In the rhetorical sense the slogan  “We have to struggle together” has been articulated so often by each organization there was nothing innovative about the idea. The coming together, with all the maneuvering and counter-maneuvering, under one roof was a measurable paradigm shift with a potential for a breakthrough in the complicated and untidy Eritrean opposition”s politics.

It was a growth spurt in our complicated and, at times, very self -destructive diaspora based politics. A welcomed news underpinned with hope and excitement. Still, It was a preface of a bigger conversation. Our Baito was not the definitive “solve all opposition's problems” mechanism. It had the potential to be, provided it recognized its limitations at the outset. A coalition demands a higher quality of leadership- a leadership that clearly understands the central role of collaborative strategy.   

Image management of a historical gathering is one thing but the post gathering political and organizational management was to be the real acid test. In general, coalitions are easy to form and very difficult to manage. The more diverse the stakeholders are the more challenging and cumbersome the task of managing the coalition becomes. Our case was not going to be different. The last five years have proven this point beyond a shadow of a doubt.  Our Baito is in deep crisis pretending otherwise will be a folly.

Do we give up and close shop or find a way to reconfigure our Baito and move forward to address the very national crisis that forced us to come together? We need to come to our senses and find a way to heal the Baito.

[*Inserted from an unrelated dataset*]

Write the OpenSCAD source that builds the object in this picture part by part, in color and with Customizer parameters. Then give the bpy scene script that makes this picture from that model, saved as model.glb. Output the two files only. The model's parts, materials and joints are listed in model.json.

I welcomed the time consuming protracted negotiations among the 25 or so political organizations that belong to the Baito that have finally agreed to have a seminar to sort out what the challenges were that has led the Baito to an extended period of paralyses. A positive move and hopefully a reaffirmation of the strategic need for a bigger Bito that will lead to a Grand National Compromise that will make space for ALL political forces to come together and reshape the Eritrean political discourse.

This can only happen if the seminar does not turn out to be a court of accusers and defenders. We have had enough of the finger pointing, punishing and marginalizing power game. That sadistic culture has not produced progress. It has exhausted our energy and derailed us from our responsibility. The focus of the seminar I hope will be to evaluate our Baito according to Butterfoss, F.D and Francisco, V.T (2004)- “Evaluating Community Partnership and Coalitions with Practitioners in Mind”  approach. The evaluation ought to be focused on:

  1.  Process evaluation

  2.  Impact evaluation

  3. Outcome evaluation

If the seminar is focused on system analysis and manage to pinpoint the areas that need to be clarified, corrected, amended and abandoned the discussion can be a path to a better Baito with a potential to transform our political direction. First, identify the weaknesses in the system and then work on the kind of talents who can manage this huge task. Upgrade and modernize its conflict management skills. Introduce extensive leadership training programs. Move closer to a professionally run fully staffed office to manage its daily affair. 

The Process, Impact and Outcome evaluation will no doubt help us move to a sensible and productive way of managing our Baito. If the meeting takes the usual negative self-defeating approach it is time to think out of the box and reconfigure our struggle in a different way. I hope we don't come to that. If we have to cross the Rubicon we will.

NB- this was to be a lengthy article on political coalition management and the experience of other countries that have been struggling to defeat authoritarian systems using the broad based coalition as a mechanism. I have decided to delay posting the whole article. This brief statement is to affirm the need for the Baito, in spite of its serious deficiencies and what is at stake if the seminar does not lead to rectification.